The process of testing your ideas against reality is what generates new and better knowledge.
However, not all types of criticism are valid for breaking confirmation bias. It needs to be honest criticism. In particular, the criticism must:
- faithfully reproduce the arguments of the opposing position
- refute the best version of the opponent’s arguments
- have tested, without bias, the opposing position
We cannot control the kind of criticism we receive from others. But what we can control are: (i) the criticisms we make and (ii) turning the unfair criticisms we receive into more honest—and more powerful—versions against our own knowledge.

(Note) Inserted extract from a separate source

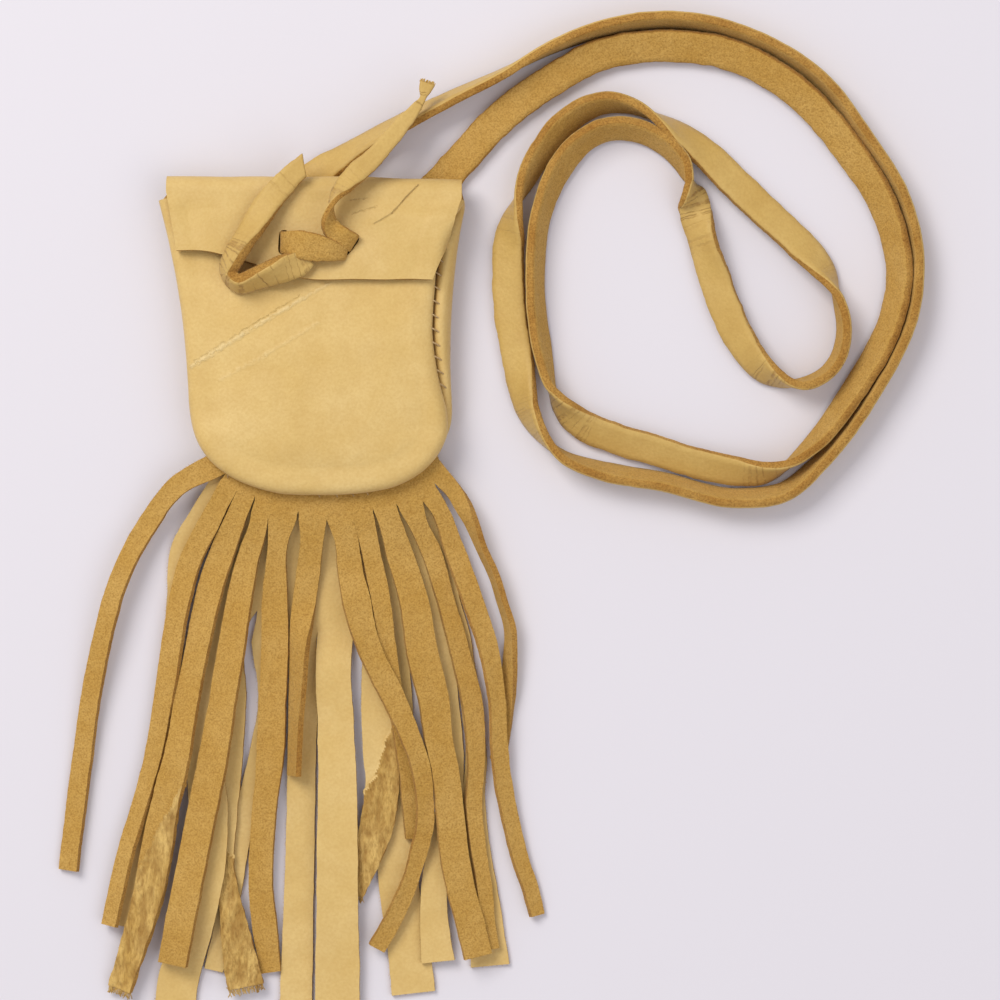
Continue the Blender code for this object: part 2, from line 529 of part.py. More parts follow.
def edge_point(edge, below, layers, drop_length, side):
    """The place on a strip's edge, this far below the seam. side is 1 for the strip to its right."""
    root, outward, heading, uncut = edge
    place = root + (outward if below < 0 else heading) * below
    if below > uncut:
        place += Vector((-heading.y, heading.x, 0)) * (SLIT_WIDTH / 2 * side)
    place.z = fringe_height(max(below, 0), layers, drop_length)
    return place


def fringe(name, start, strips, layers, drop_length, material, collection):
    """One layer of fringe: its uncut header in the seam and the strips below it."""
    mesh = bmesh.new()
    made = {}

    def vertex(i, below, side):
        """A vertex on edge i, which two neighbouring strips share where they are uncut."""
        key = (i, below, side if below > edges[i][3] else 0)
        if key not in made:
            made[key] = mesh.verts.new(edge_point(edges[i], below, layers, drop_length, side))
        return made[key]

    edges = fringe_edges(start, strips)
    for i, (share, _, line) in enumerate(strips):
        last = max(edges[i][3], edges[i + 1][3])
        depths = [-HEADER_INSIDE] + [depth for depth in HEADER_DEPTHS if depth <= last]
        rows = [(vertex(i, depth, 1), vertex(i + 1, depth, -1)) for depth in depths]
        left, right = rows[-1][0].co, rows[-1][1].co
        centre = (left + right) / 2
        knots = [(*centre, (right - left).length / 2, 0)]
        root = outline(seam_t(((strips[i - 1][0] if i else start) + share) / 2))
        for point in line:
            x, y, half, above, roll = (*point, 0)[:5]
            offset = Vector((x, y, 0)) * MM
            lift = half * MM * math.sin(math.radians(abs(roll)))
            height = fringe_height(offset.length, above, drop_length) + lift
            knots.append((root.x + offset.x, root.y + offset.y, height, half * MM, math.radians(roll)))
        length = sum(math.dist(a[:2], b[:2]) for a, b in zip(knots, knots[1:]))
        path = curve_through(knots, max(round(length / STRIP_STEP), 3))
        for before, point, after in zip(path[:-1], path[1:], list(path[2:]) + [path[-1]]):
            along = Vector((after[0] - before[0], after[1] - before[1], 0)).normalized()
            across = Vector((-along.y, along.x, 0)) * math.cos(point[4]) + Vector((0, 0, math.sin(point[4])))
            middle = Vector((point[0], point[1], max(point[2], LEATHER / 2)))
            rows.append((mesh.verts.new(middle - across * point[3]), mesh.verts.new(middle + across * point[3])))
        for (a, b), (c, d) in zip(rows, rows[1:]):
            mesh.faces.new((a, c, d, b))
    return finish(mesh, name, material, collection)


def band(name, knots, width, thickness, count, material, collection):
    """A flat strip of leather along a smooth line. A knot is its place and its roll, 0 with the grain up."""
    outline_curve = bpy.data.curves.new(name + "_section", "CURVE")
    outline_curve.dimensions = "2D"
    section = outline_curve.splines.new("POLY")
    corners = []
    x, y, bevel = width / 2, thickness / 2, thickness / 5
    for sx, sy in ((1, 1), (1, -1), (-1, -1), (-1, 1)):
        first, second = (sx * (x - bevel), sy * y), (sx * x, sy * (y - bevel))
        corners += [first, second] if sx * sy > 0 else [second, first]
    section.points.add(len(corners) - 1)
    for point, corner in zip(section.points, corners):
        point.co = (*corner, 0, 1)
    section.use_cyclic_u = True
    profile = bpy.data.objects.new(name + "_section", outline_curve)
    profile.hide_render = True
    profile.hide_viewport = True
    helpers.objects.link(profile)
    curve = bpy.data.curves.new(name, "CURVE")
    curve.dimensions = "3D"
    curve.bevel_mode = "OBJECT"
    curve.bevel_object = profile
    curve.use_fill_caps = True
    curve.twist_mode = "MINIMUM"
    spline = curve.splines.new("POLY")
    path = curve_through(knots, count, BEND_LENGTH)
    spline.points.add(len(path) - 1)
    for point, (x, y, z, roll) in zip(spline.points, path):
        point.co = (x, y, max(z, upright(roll, width, thickness) + CLEARANCE / 2), 1)
        point.tilt = roll
    curve.materials.append(material)
    obj = bpy.data.objects.new(name, curve)
    collection.objects.link(obj)
    return obj


def tree_of(obj):
    """The object's finished surface, to find what lies on it."""
    return BVHTree.FromObject(obj, bpy.context.evaluated_depsgraph_get())


def top_of(trees, x, y):
    """The highest point of the surfaces around this place."""
    heights = []
    for dx in (-1.5 * MM, 0, 1.5 * MM):
        for dy in (-1.5 * MM, 0, 1.5 * MM):
            for tree in trees:
                hit = tree.ray_cast(Vector((x + dx, y + dy, 100 * MM)), Vector((0, 0, -1)))[0]
                if hit:
                    heights.append(hit.z)
    return max(heights, default=0)


def upright(roll, width, thickness):
    """How far the middle of a rolled band stands above what it lies on."""
    return width / 2 * abs(math.sin(roll)) + thickness / 2 * abs(math.cos(roll))


def toggle(surfaces, material, collection):
    """The strip that is folded over on the flap, with its long end past the fold."""
    knots = []
    for x, y, roll in TOGGLE_LINE:
        roll = math.radians(roll)
        surface = top_of(surfaces, x * MM, min(y * MM, FOLD_Y - 4 * MM))
        height = surface + CLEARANCE + upright(roll, TOGGLE_WIDTH, TOGGLE_THICKNESS)
        knots.append((x * MM, y * MM, height, roll))
    return band("toggle", knots, TOGGLE_WIDTH, TOGGLE_THICKNESS, 28, material, collection)


def tie_thong(top, inside, material, collection):
    """The thong: tail, down the right hole, under the front, up the left slit and over into the right hole."""
    lies = top + CLEARANCE + THONG_THICKNESS / 2
    under = inside - CLEARANCE - THONG_THICKNESS / 2
    half_turn = math.pi

    def above(points):
        return [(x * MM, y * MM, top + lift * MM, math.radians(roll)) for x, y, lift, roll in points]

    down_x = RIGHT_HOLE.x + (THONG_THICKNESS + CLEARANCE) / 2
    end_x = RIGHT_HOLE.x - (THONG_THICKNESS + CLEARANCE) / 2
    turn = THONG_THICKNESS
    knots = above(THONG_TAIL)
    knots += [
        (down_x, RIGHT_HOLE.y, top - 0.5 * MM, half_turn),
        (down_x, RIGHT_HOLE.y, under + turn, half_turn),
        (down_x - turn * 0.7, RIGHT_HOLE.y, under + turn * 0.2, half_turn),
        (down_x - turn * 2, RIGHT_HOLE.y + 0.1 * MM, under, half_turn),
        (LEFT_SLIT.x + turn * 1.6, LEFT_SLIT.y - 0.1 * MM, under, half_turn),
        (LEFT_SLIT.x + turn * 0.3, LEFT_SLIT.y, under + turn * 0.2, half_turn),
        (LEFT_SLIT.x, LEFT_SLIT.y, under + turn, half_turn),
        (LEFT_SLIT.x, LEFT_SLIT.y, top - 0.3 * MM, half_turn),
    ]
    knots += above(THONG_BAR)
    knots += [(end_x, RIGHT_HOLE.y, top - 1.2 * MM, half_turn), (end_x, RIGHT_HOLE.y, inside + CLEARANCE, half_turn)]
    return band("tie_thong", knots, THONG_WIDTH, THONG_THICKNESS, 72, material, collection)


def neck_lace(inside, material, collection):
    """The flat lace: from inside the pouch out through one slit, round in its loop and back in by the other."""

    def lying(points):
        knots = []
        for x, y, roll in points:
            height = upright(math.radians(roll), LACE_WIDTH, LACE_THICKNESS) + CLEARANCE / 2
            knots.append((x * MM, y * MM, height, math.radians(roll)))
        return knots

    def through(slit, roll):
        outer, inner, end = slit
        low = LACE_THICKNESS / 2 + CLEARANCE / 2
        high = inside + CLEARANCE + LACE_THICKNESS / 2
        return [
            (outer[0] * MM, outer[1] * MM, low, roll),
            (inner[0] * MM, inner[1] * MM, high, roll),
            (end[0] * MM, end[1] * MM, high, roll),
        ]

    knots = through(LACE_LEFT_SLIT, 0)[::-1] + lying(LACE_LINE) + through(LACE_RIGHT_SLIT, 2 * math.pi)
    return band("neck_strap", knots, LACE_WIDTH, LACE_THICKNESS, LACE_POINTS, material, collection)


def cut(obj, name, start, end, across, width, depth):
    """Cuts a slot with square ends through the leather, from start to end."""
    along = (end - start).normalized()
    side = (across - along * across.dot(along)).normalized()
    up = along.cross(side)
    mesh = bmesh.new()
    bmesh.ops.create_cube(mesh, size=1)
    turn = Matrix((side, up, along)).transposed().to_4x4()
    size = Matrix.Diagonal((width, depth, (end - start).length, 1))
    bmesh.ops.transform(mesh, matrix=Matrix.Translation((start + end) / 2) @ turn @ size, verts=mesh.verts)
    data = bpy.data.meshes.new(name)
    mesh.to_mesh(data)
    mesh.free()
    cutter = bpy.data.objects.new(name, data)
    cutter.hide_render = True
    cutter.display_type = "WIRE"
    helpers.objects.link(cutter)
    boolean = obj.modifiers.new(name, "BOOLEAN")
    boolean.operation = "DIFFERENCE"
    boolean.solver = "EXACT"
    boolean.object = cutter


def cut_tie_holes(obj, top):
    """The slit on the left and the hole on the right that the thong passes."""
    low, high = Vector((0, 0, top - 6 * MM)), Vector((0, 0, top + 2 * MM))
    width = THONG_WIDTH + 2 * CLEARANCE
    across = Vector((0, 0, 1)).cross(RIGHT_HOLE - LEFT_SLIT)
    single = THONG_THICKNESS + 4 * CLEARANCE
    double = 2 * THONG_THICKNESS + 5 * CLEARANCE
    cut(obj, "left_slit", LEFT_SLIT + low, LEFT_SLIT + high, across, width, single)
    cut(obj, "right_hole", RIGHT_HOLE + low, RIGHT_HOLE + high, across, width, double)


def cut_lace_slits(obj, inside):
    """The two slits in the back, along the way that the lace takes through them."""
    low = LACE_THICKNESS / 2 + CLEARANCE / 2
    high = inside + CLEARANCE + LACE_THICKNESS / 2
    for name, (outer, inner, _) in (("left_lace_slit", LACE_LEFT_SLIT), ("right_lace_slit", LACE_RIGHT_SLIT)):
        start = Vector((outer[0] * MM, outer[1] * MM, low))
        end = Vector((inner[0] * MM, inner[1] * MM, high))
        across = (end - start).cross(Vector((0, 0, 1)))
        cut(obj, name, start, end, across, LACE_WIDTH + 2 * CLEARANCE, LACE_THICKNESS + 3 * CLEARANCE)


def leather(name, colour, roughness):
    material = bpy.data.materials.new(name)
    material.use_nodes = True
    shader = material.node_tree.nodes["Principled BSDF"]
    shader.inputs["Base Color"].default_value = (*colour, 1)
    shader.inputs["Roughness"].default_value = roughness
    return material


for old in list(bpy.data.objects):
    bpy.data.objects.remove(old)
bag = bpy.data.collections.new("Medicine bag")
bpy.context.scene.collection.children.link(bag)
helpers = bpy.data.collections.new("Medicine bag cutters and sections")
bpy.context.scene.collection.children.link(helpers)
grain = leather("Grain leather", (0.68, 0.50, 0.21), 0.6)
suede = leather("Suede", (0.55, 0.34, 0.11), 0.95)

front = front_panel(grain, bag)
front_tree = tree_of(front)
back = back_and_flap(front_tree, grain, bag)
back_tree = tree_of(back)
tie_top = max(top_of([back_tree], hole.x, hole.y) for hole in (LEFT_SLIT, RIGHT_HOLE))
front_inside = MOUTH_CROWN - LEATHER / 2 + INSIDE_RISE
back_inside = LEATHER + back_lift(MOUTH_Y)
toggle([front_tree, back_tree], grain, bag)
tie_thong(tie_top, front_inside, suede, bag)
neck_lace(back_inside, suede, bag)
cut_tie_holes(front, tie_top)
cut_tie_holes(back, tie_top)
cut_lace_slits(back, back_inside)
fringe("fringe_front", FRONT_FROM, FRONT_STRIPS, 1, FRONT_DROP_LENGTH, suede, bag)
fringe("fringe_back", BACK_FROM, BACK_STRIPS, 0, BACK_DROP_LENGTH, grain, bag)
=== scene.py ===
"""Looks of a deerskin medicine bag: pouch with a tied flap, cut fringe and a flat neck lace.

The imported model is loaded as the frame. Each piece of leather is then made again at full detail on the same
lines, in metres: +X to the bag's right, +Y towards the fold and +Z up from what the bag lies on.
"""

import logging
import math
import random
from dataclasses import dataclass, field, replace
from enum import Enum

import bmesh
import bpy
import numpy as np
from mathutils import Matrix, Vector, noise
from mathutils.bvhtree import BVHTree


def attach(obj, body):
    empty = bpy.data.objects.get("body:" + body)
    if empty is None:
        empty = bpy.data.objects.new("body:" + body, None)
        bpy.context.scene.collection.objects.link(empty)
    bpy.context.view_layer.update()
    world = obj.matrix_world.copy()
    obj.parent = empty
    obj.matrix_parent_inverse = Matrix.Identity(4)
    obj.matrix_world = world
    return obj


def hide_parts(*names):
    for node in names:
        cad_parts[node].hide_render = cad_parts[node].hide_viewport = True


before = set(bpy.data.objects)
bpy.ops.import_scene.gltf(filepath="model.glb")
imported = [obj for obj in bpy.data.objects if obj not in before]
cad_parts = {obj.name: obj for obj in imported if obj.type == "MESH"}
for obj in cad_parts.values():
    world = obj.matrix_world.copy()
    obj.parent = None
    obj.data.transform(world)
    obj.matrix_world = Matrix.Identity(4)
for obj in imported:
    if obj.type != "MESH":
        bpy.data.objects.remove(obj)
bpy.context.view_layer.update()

MM = 0.001
UP = Vector((0, 0, 1))
LEATHER = 1.3 * MM
CLEARANCE = 0.3 * MM
log = logging.getLogger("medicine_bag")

Colour = tuple[float, float, float]
Knot = tuple[float, ...]

# The tones of the marks: an old scar, paler in itself and lightened further as a painted highlight on its ridge;
# painted shade for the creases and for the shadow side of the scar; and a crack
SCAR_TONE_AND_HIGHLIGHT = (0.80, 0.62, 0.31)
PAINTED_SHADE_LINE = (0.25, 0.13, 0.03)
CRACK = (0.30, 0.15, 0.035)


class Side(Enum):
    """The two faces of a leather, the torn flesh that some strips show, and the cut edge."""

    GRAIN = 0
    SUEDE = 1
    ROUGH = 2
    EDGE = 3


class Slot(Enum):
    """The record's material slots."""

    GRAIN = "grain_leather"
    SUEDE = "suede"


def mix(first, second, share: float):
    """Returns the value or vector at this share of the way from first to second."""
    return first + (second - first) * share


def smooth(share: float) -> float:
    """Returns a share limited to 0 to 1, with an even start and end."""
    share = min(max(share, 0.0), 1.0)
    return share * share * (3 - 2 * share)


def waver(place: Vector, size: float, seed: float = 0.0) -> float:
    """Returns smooth noise from -1 to 1 whose waves are about size metres long."""
    return noise.noise(place / size + Vector((seed, seed * 1.7, seed * 2.3)))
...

2. Value the opportunity cost
The fear–of losing the time and effort we have invested in learning something—is natural and rational.
However, what is not rational is to use this fear as justification for maintaining wrong knowledge.
If you have wrong knowledge (or if there is better knowledge), the fact that you have invested a lot of time in getting that wrong knowledge does not justify you continuing to waste your time on it.
Because the problem—and this is the most important thing—is not just the time you are wasting, it is all the benefits you are losing by not incorporating that better knowledge into your life: the opportunity cost.
For example: When you decide to learn to use an obsolete tool, you are not only paying the cost of time to learn to use that obsolete tool. On top of that, you are paying the opportunity cost of not having the benefits of using the best tool available. And those benefits, which you are missing out on, can be very high indeed.
Conclusion: The path leading to the truth
“The path leading to the truth is of infinitely greater interest than one truth or another, and placing ourselves on this path takes us back to a very precise starting point.”
—Antonio Escohotado, Los Enemigos del Comercio. (The original quote is in Spanish; the translation is mine).
It is relatively recently (less than a year) that I have internalized the ideas of this post in my life.
In particular, the idea that produced the click in me was: “Receiving criticism is always good.” I feel that this is a really effervescent principle that can demolish a lot of biases and misconceptions.
Since then, I feel that an irreversible change has occurred in my worldview. I feel that I am now a much less dogmatic and more open-minded person.
However, as a consequence, I am now a person with more doubts:
- How do I know if I am wrong or not?
- What would happen in this situation if I am wrong?
- Am I trying something new honestly, or am I bias about it?
I think these are healthy doubts that give us the humility necessary to walk the path leading to the truth.
And you, do you still think Pluto is a planet?